Introduction

Inference Engine CPU plugin can infer models in the 8-bit integer (INT8) precision. For details, refer to INT8 inference on the CPU.

Intermediate Representation (IR) should be specifically formed to be suitable for the INT8 inference. Such an IR is called an INT8 IR and you can generate it in two ways:

Quantize model with the Post-Training Optimization tool
Use the Model Optimizer for TensorFlow* pre-TFLite models (.pb model file with FakeQuantize* operations)

For an operation to be executed in INT8, it must have FakeQuantize operations as inputs with the levels attribute set to 255 or 256. See the specification of `FakeQuantize` operation for details. To see the list of supported INT8 layers, refer to INT8 inference on the CPU.

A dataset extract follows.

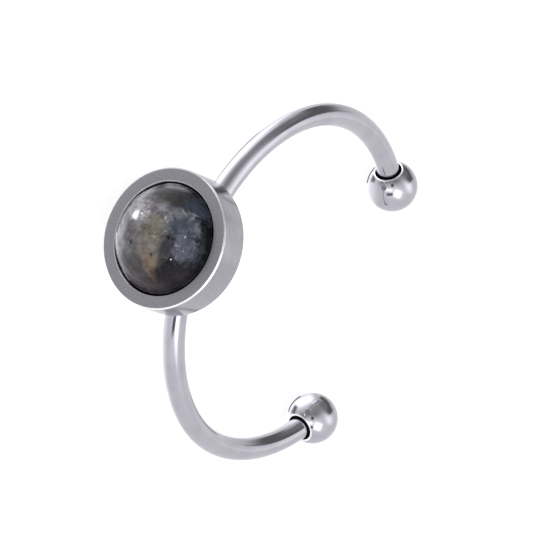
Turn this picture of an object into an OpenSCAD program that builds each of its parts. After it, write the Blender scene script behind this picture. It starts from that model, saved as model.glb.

To execute the Convolution operation in INT8 on CPU, both data and weight inputs should have FakeQuantize as an input operation:

INT8 IR is also suitable for FP32 and FP16 inference if a chosen plugin supports all operations of the IR, because the only difference between an INT8 IR and FP16 or FP32 IR is the existence of FakeQuantize in the INT8 IR. Plugins with the INT8 inference support recognize these sub-graphs and quantize them during the inference time. Plugins without the INT8 support execute all operations, including FakeQuantize, as is in the FP32 or FP16 precision.

Accordingly, the presence of FakeQuantize operations in the IR is a recommendation for a plugin on how to quantize particular operations in the model. If capable, a plugin accepts the recommendation and performs the INT8 inference, otherwise the plugin ignores the recommendation and executes a model in the floating-point precision.

Compressed INT8 Weights

Weighted operations, like Convolution, MatMul, and others, store weights as floating-point Constant in the graph followed by the FakeQuantize operation. Constant followed by the FakeQuantize operation could be optimized memory-wise due to the FakeQuantize operation semantics. The resulting weights sub-graph stores weights in INT8 Constant, which gets unpacked back to floating point with the Convert operation. Weights compression leaves FakeQuantize output arithmetically the same and weights storing takes four times less memory.

See the visualization of Convolution with the compressed weights:

Both Model Optimizer and Post-Training Optimization tool generate a compressed IR by default. To generate an expanded INT8 IR, use --disable_weights_compression.